As the specter of global water scarcity looms larger with each passing year, exacerbated by climate change and burgeoning populations, desalination plants are emerging from the realm of niche technology to a critical component of national and regional water security strategies. Once considered an expensive and energy-intensive last resort, advancements in technology and increasing urgency are positioning desalination as an indispensable solution for a thirsty world. At its core, desalination involves removing salt and other minerals from seawater or brackish water to produce fresh, potable water.

The predominant method globally is reverse osmosis (RO), where water is forced under high pressure through semi-permeable membranes that filter out dissolved salts. While conceptually straightforward, the practical implementation of RO plants involves complex engineering, significant infrastructure, and continuous operational demands. Regions like the Middle East, particularly the Gulf Cooperation Council states, have long relied heavily on desalination due to their arid climates and limited freshwater resources.

Israel, a global leader in water management, now derives over 80% of its domestic municipal water from desalination. Similarly, drought-stricken areas in California, such as the city of Carlsbad, and parts of Australia, have invested heavily in large-scale desalination facilities to buffer against unpredictable rainfall patterns and dwindling traditional water supplies. The benefits are undeniable: desalination offers a virtually drought-proof source of freshwater, providing a stable and predictable supply independent of weather variability.

This reliability is becoming increasingly attractive as climate models predict more frequent and severe droughts across various continents, threatening agricultural output, industrial operations, and human consumption. However, the widespread adoption of desalination is not without significant challenges.
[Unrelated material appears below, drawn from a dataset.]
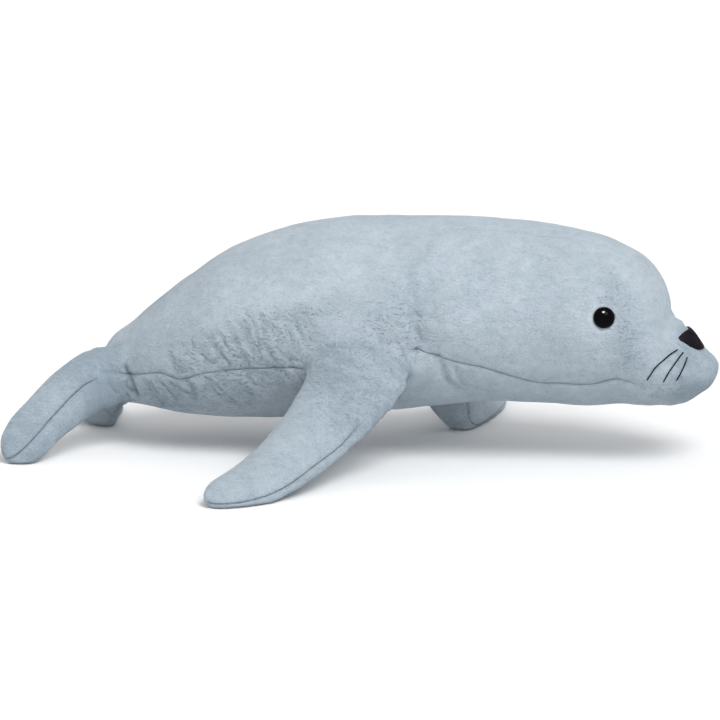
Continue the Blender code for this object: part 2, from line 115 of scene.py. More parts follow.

Foremost among these is the immense energy consumption required to push water through RO membranes.

This energy demand often translates to substantial operational costs and a considerable carbon footprint, particularly when powered by fossil fuels. While energy recovery devices have improved efficiency, the environmental trade-off remains a critical concern. The initial capital investment for building these sophisticated plants is also substantial, often running into billions of dollars, making them inaccessible for many developing nations.
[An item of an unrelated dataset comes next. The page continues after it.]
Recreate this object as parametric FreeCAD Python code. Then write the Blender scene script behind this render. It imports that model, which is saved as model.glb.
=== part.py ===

Another major environmental challenge is the management of brine – the highly concentrated salt solution left over after the freshwater extraction process. Improper discharge of this brine into marine ecosystems can increase salinity, decrease oxygen levels, and introduce harmful chemicals, thereby disrupting local flora and fauna. Scientists and engineers are actively exploring solutions, including diluting the brine before discharge, co-locating plants with power stations that can use the brine for cooling, or even extracting valuable minerals from the concentrated waste stream, moving towards a 'zero liquid discharge' model.
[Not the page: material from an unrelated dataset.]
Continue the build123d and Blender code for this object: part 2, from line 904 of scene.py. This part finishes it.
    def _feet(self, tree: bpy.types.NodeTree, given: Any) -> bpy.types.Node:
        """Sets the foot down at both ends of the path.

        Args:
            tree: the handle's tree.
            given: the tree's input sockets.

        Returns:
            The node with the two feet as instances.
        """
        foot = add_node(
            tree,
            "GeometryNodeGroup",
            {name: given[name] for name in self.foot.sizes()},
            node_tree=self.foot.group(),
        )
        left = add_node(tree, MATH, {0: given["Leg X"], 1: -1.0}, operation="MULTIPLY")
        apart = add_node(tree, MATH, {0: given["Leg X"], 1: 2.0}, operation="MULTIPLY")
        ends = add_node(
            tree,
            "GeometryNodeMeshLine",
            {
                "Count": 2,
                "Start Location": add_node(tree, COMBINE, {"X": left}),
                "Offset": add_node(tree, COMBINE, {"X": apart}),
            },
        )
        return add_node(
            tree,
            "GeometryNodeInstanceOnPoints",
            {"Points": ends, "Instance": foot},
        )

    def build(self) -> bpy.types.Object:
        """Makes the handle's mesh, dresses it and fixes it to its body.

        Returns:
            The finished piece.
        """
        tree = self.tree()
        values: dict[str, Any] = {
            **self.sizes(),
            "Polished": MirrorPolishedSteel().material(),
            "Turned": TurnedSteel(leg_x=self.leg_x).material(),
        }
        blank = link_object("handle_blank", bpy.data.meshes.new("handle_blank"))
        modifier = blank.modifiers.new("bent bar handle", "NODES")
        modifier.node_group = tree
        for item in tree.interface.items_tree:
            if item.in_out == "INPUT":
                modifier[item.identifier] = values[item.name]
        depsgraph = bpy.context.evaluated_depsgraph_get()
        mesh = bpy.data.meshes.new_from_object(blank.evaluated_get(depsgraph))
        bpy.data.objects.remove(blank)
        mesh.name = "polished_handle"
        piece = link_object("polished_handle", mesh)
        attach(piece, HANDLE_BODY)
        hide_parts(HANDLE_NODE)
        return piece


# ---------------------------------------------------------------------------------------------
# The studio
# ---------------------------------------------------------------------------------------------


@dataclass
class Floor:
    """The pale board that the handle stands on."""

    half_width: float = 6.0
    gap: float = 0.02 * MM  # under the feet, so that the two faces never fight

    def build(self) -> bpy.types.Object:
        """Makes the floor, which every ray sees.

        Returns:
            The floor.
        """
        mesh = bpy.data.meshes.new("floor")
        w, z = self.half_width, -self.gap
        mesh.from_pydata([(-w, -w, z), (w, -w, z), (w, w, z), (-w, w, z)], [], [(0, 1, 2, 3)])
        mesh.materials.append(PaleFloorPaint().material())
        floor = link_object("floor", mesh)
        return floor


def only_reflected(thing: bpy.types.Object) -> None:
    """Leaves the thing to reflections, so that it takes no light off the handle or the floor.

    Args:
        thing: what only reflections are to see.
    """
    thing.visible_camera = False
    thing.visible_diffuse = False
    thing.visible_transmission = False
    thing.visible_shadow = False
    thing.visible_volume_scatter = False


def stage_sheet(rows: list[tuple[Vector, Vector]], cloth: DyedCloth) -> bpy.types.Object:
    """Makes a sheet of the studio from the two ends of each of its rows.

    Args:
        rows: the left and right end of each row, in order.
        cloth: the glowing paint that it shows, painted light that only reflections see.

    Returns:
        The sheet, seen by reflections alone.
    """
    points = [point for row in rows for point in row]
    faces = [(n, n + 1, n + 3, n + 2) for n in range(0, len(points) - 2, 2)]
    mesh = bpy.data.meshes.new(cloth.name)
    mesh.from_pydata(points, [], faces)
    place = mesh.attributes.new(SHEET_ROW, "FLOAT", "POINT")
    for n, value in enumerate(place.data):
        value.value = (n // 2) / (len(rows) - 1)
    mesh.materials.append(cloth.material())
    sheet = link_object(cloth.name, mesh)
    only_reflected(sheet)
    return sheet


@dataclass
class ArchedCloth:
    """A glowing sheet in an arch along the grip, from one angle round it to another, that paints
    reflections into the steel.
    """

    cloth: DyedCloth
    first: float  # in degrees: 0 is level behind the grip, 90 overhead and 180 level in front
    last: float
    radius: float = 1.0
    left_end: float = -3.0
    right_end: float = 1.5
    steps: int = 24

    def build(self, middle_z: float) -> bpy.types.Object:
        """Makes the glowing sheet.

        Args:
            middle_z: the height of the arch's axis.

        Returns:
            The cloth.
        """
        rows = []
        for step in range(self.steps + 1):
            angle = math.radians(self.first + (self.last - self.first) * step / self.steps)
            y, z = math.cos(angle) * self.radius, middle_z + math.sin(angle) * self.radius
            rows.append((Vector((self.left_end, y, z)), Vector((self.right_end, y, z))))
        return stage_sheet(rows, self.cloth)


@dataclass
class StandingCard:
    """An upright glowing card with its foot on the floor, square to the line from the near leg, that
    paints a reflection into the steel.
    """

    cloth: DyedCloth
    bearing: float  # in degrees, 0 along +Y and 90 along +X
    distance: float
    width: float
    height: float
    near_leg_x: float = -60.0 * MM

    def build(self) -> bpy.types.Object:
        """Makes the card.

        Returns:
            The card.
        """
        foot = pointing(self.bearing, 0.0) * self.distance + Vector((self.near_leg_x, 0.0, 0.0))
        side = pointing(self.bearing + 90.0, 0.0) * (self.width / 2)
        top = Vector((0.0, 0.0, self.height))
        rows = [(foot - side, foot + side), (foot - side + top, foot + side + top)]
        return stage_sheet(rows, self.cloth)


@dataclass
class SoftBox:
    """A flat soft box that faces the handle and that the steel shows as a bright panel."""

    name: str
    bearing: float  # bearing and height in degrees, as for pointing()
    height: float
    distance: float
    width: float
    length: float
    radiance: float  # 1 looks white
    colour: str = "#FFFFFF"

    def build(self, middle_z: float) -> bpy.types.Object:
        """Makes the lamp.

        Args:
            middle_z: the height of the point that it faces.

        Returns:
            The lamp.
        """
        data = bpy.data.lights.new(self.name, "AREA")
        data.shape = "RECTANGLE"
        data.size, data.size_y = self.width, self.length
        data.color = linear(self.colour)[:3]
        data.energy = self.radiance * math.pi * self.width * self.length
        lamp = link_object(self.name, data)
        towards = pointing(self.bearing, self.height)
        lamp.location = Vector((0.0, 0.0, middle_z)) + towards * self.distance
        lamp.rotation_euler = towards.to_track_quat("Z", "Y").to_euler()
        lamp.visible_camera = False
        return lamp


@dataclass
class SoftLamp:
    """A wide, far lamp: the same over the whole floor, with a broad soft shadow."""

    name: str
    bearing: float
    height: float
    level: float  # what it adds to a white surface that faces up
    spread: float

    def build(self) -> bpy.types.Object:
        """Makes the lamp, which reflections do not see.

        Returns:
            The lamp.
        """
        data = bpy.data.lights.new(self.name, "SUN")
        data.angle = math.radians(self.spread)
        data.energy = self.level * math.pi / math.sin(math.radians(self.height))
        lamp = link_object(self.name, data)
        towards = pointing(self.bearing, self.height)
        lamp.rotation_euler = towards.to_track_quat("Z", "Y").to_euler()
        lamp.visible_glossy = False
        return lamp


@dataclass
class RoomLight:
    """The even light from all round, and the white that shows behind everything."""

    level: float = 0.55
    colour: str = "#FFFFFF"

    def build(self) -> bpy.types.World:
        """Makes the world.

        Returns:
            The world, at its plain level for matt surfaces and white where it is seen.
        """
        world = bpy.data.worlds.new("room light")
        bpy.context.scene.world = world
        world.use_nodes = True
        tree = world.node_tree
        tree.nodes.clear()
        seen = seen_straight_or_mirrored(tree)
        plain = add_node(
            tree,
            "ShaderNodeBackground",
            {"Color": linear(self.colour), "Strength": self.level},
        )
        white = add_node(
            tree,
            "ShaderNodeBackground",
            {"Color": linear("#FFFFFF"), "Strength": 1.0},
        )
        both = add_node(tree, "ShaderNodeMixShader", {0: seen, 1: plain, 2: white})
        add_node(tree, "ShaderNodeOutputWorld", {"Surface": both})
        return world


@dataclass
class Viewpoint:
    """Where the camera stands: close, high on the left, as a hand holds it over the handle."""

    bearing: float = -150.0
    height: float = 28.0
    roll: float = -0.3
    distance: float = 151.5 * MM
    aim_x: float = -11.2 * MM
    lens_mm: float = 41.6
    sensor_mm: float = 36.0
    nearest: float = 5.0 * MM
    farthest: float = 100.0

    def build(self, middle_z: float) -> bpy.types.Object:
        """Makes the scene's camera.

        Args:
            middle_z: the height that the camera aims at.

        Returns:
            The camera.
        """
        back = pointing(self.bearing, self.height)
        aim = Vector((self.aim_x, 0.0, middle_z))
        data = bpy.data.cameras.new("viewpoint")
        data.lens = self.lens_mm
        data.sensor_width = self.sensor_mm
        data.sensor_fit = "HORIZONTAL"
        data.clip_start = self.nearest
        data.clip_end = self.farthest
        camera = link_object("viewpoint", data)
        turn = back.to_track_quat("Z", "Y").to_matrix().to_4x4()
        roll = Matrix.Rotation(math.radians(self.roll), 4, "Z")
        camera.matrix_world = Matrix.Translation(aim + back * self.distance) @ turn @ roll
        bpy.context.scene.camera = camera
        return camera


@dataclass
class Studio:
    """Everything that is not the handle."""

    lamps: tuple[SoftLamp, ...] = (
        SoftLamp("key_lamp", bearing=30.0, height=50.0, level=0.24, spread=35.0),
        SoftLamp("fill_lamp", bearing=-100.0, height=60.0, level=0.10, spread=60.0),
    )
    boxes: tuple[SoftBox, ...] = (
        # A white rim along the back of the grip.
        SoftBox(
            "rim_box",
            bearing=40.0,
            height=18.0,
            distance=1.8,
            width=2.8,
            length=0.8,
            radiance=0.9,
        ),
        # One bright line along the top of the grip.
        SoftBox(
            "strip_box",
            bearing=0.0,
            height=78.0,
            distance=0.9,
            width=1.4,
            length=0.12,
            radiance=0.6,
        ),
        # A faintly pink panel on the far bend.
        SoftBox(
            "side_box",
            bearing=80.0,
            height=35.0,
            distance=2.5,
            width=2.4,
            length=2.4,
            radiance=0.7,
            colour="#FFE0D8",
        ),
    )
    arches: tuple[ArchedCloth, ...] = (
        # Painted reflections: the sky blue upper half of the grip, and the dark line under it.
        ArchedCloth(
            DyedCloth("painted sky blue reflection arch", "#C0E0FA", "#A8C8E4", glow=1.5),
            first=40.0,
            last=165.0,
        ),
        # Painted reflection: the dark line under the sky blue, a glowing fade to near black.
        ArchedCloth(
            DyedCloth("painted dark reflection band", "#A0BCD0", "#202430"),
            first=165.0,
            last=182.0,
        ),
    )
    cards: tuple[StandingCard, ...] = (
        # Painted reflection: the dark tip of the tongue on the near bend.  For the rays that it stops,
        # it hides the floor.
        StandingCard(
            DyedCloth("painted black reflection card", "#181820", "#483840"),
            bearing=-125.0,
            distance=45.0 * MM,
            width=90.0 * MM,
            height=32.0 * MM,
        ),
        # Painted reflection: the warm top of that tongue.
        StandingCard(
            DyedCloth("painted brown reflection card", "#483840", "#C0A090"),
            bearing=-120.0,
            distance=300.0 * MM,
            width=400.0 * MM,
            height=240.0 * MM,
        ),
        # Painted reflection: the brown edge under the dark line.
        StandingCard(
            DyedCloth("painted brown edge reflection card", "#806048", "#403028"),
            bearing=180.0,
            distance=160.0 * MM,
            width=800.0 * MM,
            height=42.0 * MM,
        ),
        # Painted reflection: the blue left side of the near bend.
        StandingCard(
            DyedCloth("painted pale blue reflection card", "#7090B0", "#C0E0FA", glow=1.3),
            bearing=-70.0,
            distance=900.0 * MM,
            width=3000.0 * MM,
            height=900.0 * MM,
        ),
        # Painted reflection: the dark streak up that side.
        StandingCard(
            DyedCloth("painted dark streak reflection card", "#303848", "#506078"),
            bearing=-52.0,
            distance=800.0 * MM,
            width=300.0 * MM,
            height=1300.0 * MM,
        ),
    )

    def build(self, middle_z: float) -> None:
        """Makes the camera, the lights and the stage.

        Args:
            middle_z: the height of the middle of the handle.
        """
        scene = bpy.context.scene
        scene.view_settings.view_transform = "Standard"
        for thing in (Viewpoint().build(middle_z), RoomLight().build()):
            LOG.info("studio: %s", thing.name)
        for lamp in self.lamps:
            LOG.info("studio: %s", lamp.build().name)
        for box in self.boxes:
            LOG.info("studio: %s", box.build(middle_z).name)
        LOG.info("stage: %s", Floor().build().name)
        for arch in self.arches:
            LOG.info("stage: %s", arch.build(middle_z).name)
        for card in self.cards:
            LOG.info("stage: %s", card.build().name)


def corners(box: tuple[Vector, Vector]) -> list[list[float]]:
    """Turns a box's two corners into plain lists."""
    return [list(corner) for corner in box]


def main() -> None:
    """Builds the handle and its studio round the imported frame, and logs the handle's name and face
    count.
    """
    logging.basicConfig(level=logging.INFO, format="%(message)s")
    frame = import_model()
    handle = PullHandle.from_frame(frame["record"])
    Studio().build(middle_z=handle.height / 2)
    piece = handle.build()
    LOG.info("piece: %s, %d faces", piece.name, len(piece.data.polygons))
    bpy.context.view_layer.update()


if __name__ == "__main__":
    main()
Recent technological innovations are addressing some of these hurdles. Advances in membrane materials are leading to more efficient filtration with lower energy requirements. The integration of renewable energy sources, such as solar and wind power, is also gaining traction, helping to reduce the carbon footprint and operational costs.

Furthermore, research into novel desalination technologies, including forward osmosis and membrane distillation, promises further efficiency gains and reduced environmental impact. Governments and private entities worldwide are increasing their investments in research and development, alongside forming public-private partnerships to finance and operate these vital facilities. As freshwater resources continue to be strained globally, desalination plants, despite their complexities and costs, are no longer a luxury but an increasingly necessary component of a comprehensive strategy to secure a sustainable water future.

The ongoing quest for more energy-efficient, cost-effective, and environmentally benign desalination methods will determine the ultimate scale and impact of this salty solution on the global water crisis.